The review committee has suggested that in deciding a case, and when voting, a Board member must be “sufficiently persuaded” that a student has violated a rule of the faculty. This is intended to increase transparency and make clear that cases are decided based on a previously agreed standard. At the same time, to help document a case, and to help assure fairness, students involved in disciplinary cases will be asked to submit to the Board a list of relevant information.
Hammonds has reemphasized the importance of handling minor matters within the Houses, and next year, they will be urged to issue warnings in response to minor offenses that occur within them. Evidently, the Board is sometimes used as a threat when local sanctions might be more effective. For example, if a student propped her door, it could be handled within the House and would not require the Board. Hammonds has also committed to making the sequence of events for cases more clear, whether through flow charts or through revised and simplified guides. Across the College, there is a commitment to assuring that students and faculty understand the process and the rationale for the Board.
Next fall, we expect legislation to be presented to the faculty for discussion and votes. Among the revisions will be changes to the rules on academic misconduct, including collaboration, and expanded sanctions in such cases. All of these changes aim to enhance the academic and educational aspects of life in the classroom and to capture the “teaching moments.” Further legislation will be required to implement the committee’s suggestion to change processes regarding votes for the dismissal of a student and how appeals are heard.

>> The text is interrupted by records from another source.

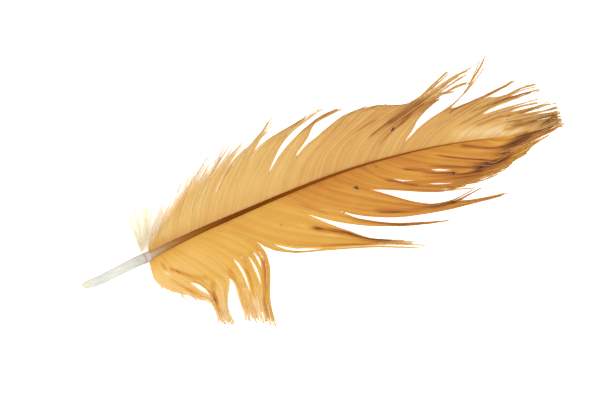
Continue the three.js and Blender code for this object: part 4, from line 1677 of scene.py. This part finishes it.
class Wire:
    """A node's output whose arithmetic adds maths nodes to its board."""

    def __init__(self, board: "Board", socket: bpy.types.NodeSocket) -> None:
        """Keeps the board and the socket."""
        self.board = board
        self.socket = socket

    def __add__(self, other: "Wire | float") -> "Wire":
        """The sum."""
        return self.board.maths("ADD", self, other)

    def __radd__(self, other: float) -> "Wire":
        """The sum, from the right."""
        return self.board.maths("ADD", other, self)

    def __sub__(self, other: "Wire | float") -> "Wire":
        """The difference."""
        return self.board.maths("SUBTRACT", self, other)

    def __rsub__(self, other: float) -> "Wire":
        """The difference, from the right."""
        return self.board.maths("SUBTRACT", other, self)

    def __mul__(self, other: "Wire | float") -> "Wire":
        """The product."""
        return self.board.maths("MULTIPLY", self, other)

    def __rmul__(self, other: float) -> "Wire":
        """The product, from the right."""
        return self.board.maths("MULTIPLY", other, self)

    def __truediv__(self, other: "Wire | float") -> "Wire":
        """The quotient."""
        return self.board.maths("DIVIDE", self, other)

    def __rtruediv__(self, other: float) -> "Wire":
        """The quotient, from the right."""
        return self.board.maths("DIVIDE", other, self)

    def sine(self) -> "Wire":
        """The sine."""
        return self.board.maths("SINE", self)

    def distance(self) -> "Wire":
        """The value without its sign."""
        return self.board.maths("ABSOLUTE", self)


class Board:
    """A material's node tree and short ways to add to it."""

    def __init__(self, name: str) -> None:
        """Starts an empty material.

        Args:
            name: What it is called.
        """
        self.material = bpy.data.materials.new(name)
        self.material.use_nodes = True
        self.tree = self.material.node_tree
        self.tree.nodes.clear()

    def node(self, kind: str, settings: dict | None = None, sockets: dict | None = None) -> bpy.types.Node:
        """Adds a node.

        Args:
            kind: The node's type.
            settings: Its properties, set before its sockets.
            sockets: A value or a wire for some inputs, by name or number.

        Returns:
            The node.
        """
        node = self.tree.nodes.new(kind)
        for key, value in (settings or {}).items():
            setattr(node, key, value)
        for key, value in (sockets or {}).items():
            if isinstance(value, Wire):
                self.tree.links.new(value.socket, node.inputs[key])
            elif isinstance(value, bpy.types.NodeSocket):
                self.tree.links.new(value, node.inputs[key])
            else:
                node.inputs[key].default_value = value
        return node

    def wire(
        self, kind: str, settings: dict | None = None, sockets: dict | None = None, output: str | int = 0
    ) -> Wire:
        """Adds a node and gives one of its outputs."""
        return Wire(self, self.node(kind, settings, sockets).outputs[output])

    def maths(self, operation: str, *values: "Wire | float") -> Wire:
        """Adds a maths node over one or two values."""
        return self.wire("ShaderNodeMath", {"operation": operation}, dict(enumerate(values)))

    def attribute(self, name: str) -> Wire:
        """A number kept on the mesh."""
        return self.wire("ShaderNodeAttribute", {"attribute_name": name}, None, "Fac")

    def place(self) -> Wire:
        """The point on the piece."""
        return self.wire("ShaderNodeTexCoord", None, None, "Object")

    def noise(self, place: Wire, scale: float, detail: float) -> Wire:
        """Soft random numbers from 0 to 1."""
        sockets = {"Vector": place, "Scale": scale, "Detail": detail}
        return self.wire("ShaderNodeTexNoise", None, sockets)

    def bump(self, height: Wire, strength: float, depth: float) -> Wire:
        """A direction of the surface that follows a height."""
        sockets = {"Strength": strength, "Distance": depth, "Height": height}
        return self.wire("ShaderNodeBump", None, sockets, "Normal")

    def parts(self, vector: Wire) -> tuple[Wire, Wire]:
        """The x and the y of a vector."""
        node = self.node("ShaderNodeSeparateXYZ", None, {0: vector})
        return Wire(self, node.outputs[0]), Wire(self, node.outputs[1])

    def ramp(self, value: Wire, stops: Stops) -> Wire:
        """Colours blended along a value.

        Args:
            value: A number from 0 to 1.
            stops: Places from 0 to 1 and their colours.

        Returns:
            The colour.
        """
        node = self.node("ShaderNodeValToRGB", None, {"Fac": value})
        elements = node.color_ramp.elements
        while len(elements) < len(stops):
            elements.new(0.5)
        for element, (place, colour) in zip(elements, stops):
            element.position = place
            element.color = linear(colour)
        return Wire(self, node.outputs["Color"])

    def mix(self, factor: "Wire | float", first: "Wire | tuple", second: "Wire | tuple") -> Wire:
        """A blend of two colours."""
        settings = {"data_type": "RGBA"}
        return self.wire("ShaderNodeMix", settings, {0: factor, 6: first, 7: second}, 2)

    def skin(self, sockets: dict) -> bpy.types.Node:
        """The main surface shader."""
        return self.node("ShaderNodeBsdfPrincipled", None, sockets)

    def finish(self, surface: bpy.types.Node) -> bpy.types.Material:
        """Ends the tree with a surface shader."""
        self.node("ShaderNodeOutputMaterial", None, {"Surface": surface.outputs[0]})
        return self.material


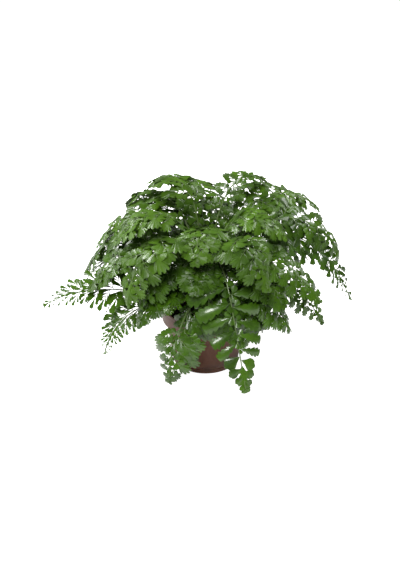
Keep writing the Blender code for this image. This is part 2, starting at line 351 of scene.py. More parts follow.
def tube(path: np.ndarray, radii: np.ndarray, sides: int) -> Shell:
    """Return a closed stalk round a path.

    Args:
        path: The points of its centre line, n by 3, which runs mostly in its own plane.
        radii: Its radius at each point.
        sides: Number of sides.

    Returns:
        The closed stalk. Both ends taper to a narrow ring that a face closes.
    """
    along = np.gradient(path, axis=0)
    along /= np.linalg.norm(along, axis=1)[:, None]
    guide = np.array([0.0, 0.0, 1.0]) if abs(along[0, 2]) < 0.9 else np.array([1.0, 0.0, 0.0])
    first = np.cross(along, guide)
    first /= np.linalg.norm(first, axis=1)[:, None]
    second = np.cross(first, along)
    points, veins = [], []
    for row in range(len(path)):
        for side in range(sides):
            angle = 2 * pi * side / sides
            offset = first[row] * cos(angle) + second[row] * sin(angle)
            points.append(path[row] + offset * radii[row])
            veins.append((side, row / (len(path) - 1)))
    faces = []
    for row in range(len(path) - 1):
        for side in range(sides):
            after = (side + 1) % sides
            low, high = row * sides, (row + 1) * sides
            faces.append((low + side, high + side, high + after, low + after))
    top = (len(path) - 1) * sides
    for side in range(1, sides // 2):
        faces.append((side - 1, side, sides - 1 - side, sides - side))
        faces.append((top + side, top + side - 1, top + sides - side, top + sides - 1 - side))
    return Shell(np.array(points), np.array(faces), np.array(veins, float), np.zeros(len(points)))


# ---------------------------------------------------------------------------------------------- fronds
@dataclass(frozen=True)
class Kind:
    """How a frond's blade is laid out along its midrib.

    Attributes:
        pairs: Number of pairs of pinnae.
        stipe_share: The bare stalk's share of the length.
        widest: Where the blade is widest, as a share of the blade.
        base_fullness: The lowest pinnae's length as a share of the longest.
        bare_share: The share of the stalk below the node's blade that bears no small inner pinnae.
        stretch: Length of a pinna as a share of the blade's half width there.
        crowding: Number of pinnae for each one of the node's.
        lean: Angle between the lowest pinnae and the midrib, in degrees.
        taper: How long the blade stays broad before its tip; 1 is a straight taper.
        fine: True where the pinnae are cut into narrow strips.
    """

    pairs: int
    stipe_share: float
    widest: float
    base_fullness: float
    bare_share: float = 0.62
    stretch: float = 1.30
    crowding: float = 1.25
    lean: float = 72
    taper: float = 1.3
    fine: bool = False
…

These new recommendations place the responsibility with the Faculty Council and its Docket Committee. The full faculty currently hears dismissal cases, but for reasons of privacy, it is not feasible to distribute supporting documents to all voting members—700–800 people. The committee has recommended that cases of dismissal should be delegated to the Faculty Council, rather than the full faculty.
There are other issues that need further consideration before changes are implemented. These concern the ways in which students might become involved in the disciplinary process and ways in which the roles and service of the resident deans might be strengthened.
Ultimately, as a committee, as students, and as faculty, we appreciate the role of the Board in our academic and social community. It is here—perhaps as nowhere else—that our common goals are brought together. The recommendations will diminish the mystery surrounding the Board, and the fear and sometimes terror students feel. With such changes afoot, we might look forward to the full engagement of students, faculty, resident deans, and administrators in the challenging work of the Administrative Board.
Donald H. Pfister is the Asa Gray Professor of Systematic Botany, Dean of the Harvard Summer School and the Former Master of Kirkland House. He is the chair of the Administrative Board Review Committee. Matthew L. Sundquist ’09 is a philosophy concentrator in Mather House. He is the former president of the Undergraduate Council and served as the student representative on the Administrative Board Review Committee.